Bursa Saham Eropa Melambung 12,64 Persen pada 2023

Indeks Stoxx 600 bertambah 0,1 persen dengan hampir semua sektor saham menguat di tengah perdagangan yang sepi pada akhir 2023. Kenaikan itu membuat indeks di Eropa tersebut melonjak 12,64 persen pada 2023.

oleh Agustina Melani diperbarui 31 Des 2023, 17:56 WIB
Diterbitkan 31 Des 2023, 17:56 WIB
Ilustrasi saham di Bursa Efek London (Foto: Unsplash/Jamie Street)
Bursa saham Eropa menguat pada perdagangan Jumat, 29 Desember 2023. Dengan kenaikan bursa saham Eropa itu menunjukkan akhir yang positif untuk tahun yang solid. (Foto: Unsplash/Jamie Street)

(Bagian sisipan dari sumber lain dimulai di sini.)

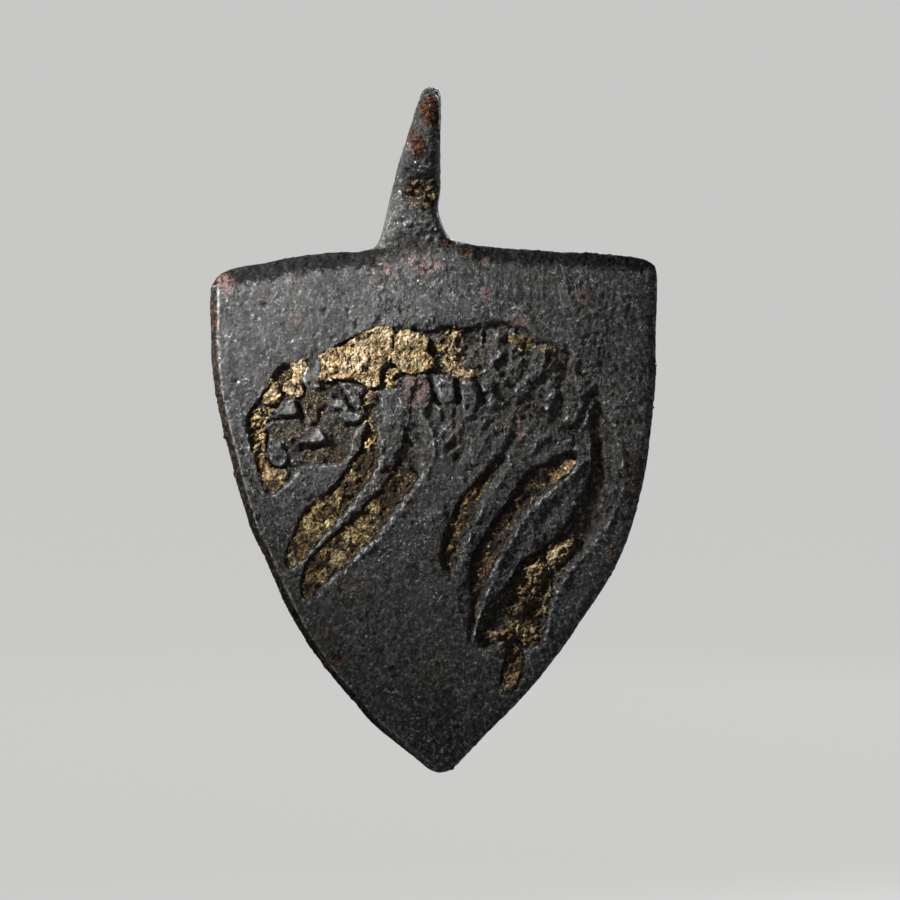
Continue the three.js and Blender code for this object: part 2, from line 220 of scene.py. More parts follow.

Liputan6.com, Jakarta - Bursa saham Eropa menguat pada perdagangan Jumat, 29 Desember 2023. Dengan kenaikan bursa saham Eropa itu menunjukkan akhir yang positif untuk tahun yang solid.

Dikutip dari CNBC, Minggu (31/12/2023), indeks Stoxx600, indeks regional di Eropa menguat 12,64 persen pada 2023. Indeks ini menguat dari periode 2022 yang turun sebesar 12,9 persen.

Pada Jumat, 29 Desember 2023, indeks Stoxx bertambah 0,1 persen dengan hampir semua sektor saham menguat di tengah perdagangan yang sepi. Bursa saham London ditutup lebih awal dengan FTSE 100 di zona hijau.

Saham Grifols menjadi penggerak saham terbesar dengan naik 8,4 persen setelah mengumumkan akan menjual 20 persen saham di Shanghai RAAS kepada Haier senilai USD 1,8 miliar.

Indeks DAX di Jerman telah meningkat hampir 20 persen dibandingkan 2023 meski gambaran ekonomi negara itu suram. Sementara itu, indeks CAC 40 Prancis dan FTSE 100 Inggris masing-masing naik 16,4 persen dan 3,64 persen.

Di bursa saham Amerika Serikat (AS) atau wall street, saham sedikit berubah pada perdagangan Jumat, 29 Desember 2023. Indeks S&P 500 mengejar rekor tertinggi baru pada hari terakhir perdagangan 2023.

Berdasarkan rilis data terbaru, termasuk klaim pengangguran pada perdagangan Kamis pekan ini menunjukkan pertumbuhan ekonomi Amerika Serikat melambat tanpa terhenti.

Di sisi lain, pasar bertaruh kemungkinan 72,8 persen, bank sentral Amerika Serikat (AS) atau the Federal Reserve (the Fed) akan mulai turunkan suku bunga setelah Maret 2024, menurut FedWatch CME.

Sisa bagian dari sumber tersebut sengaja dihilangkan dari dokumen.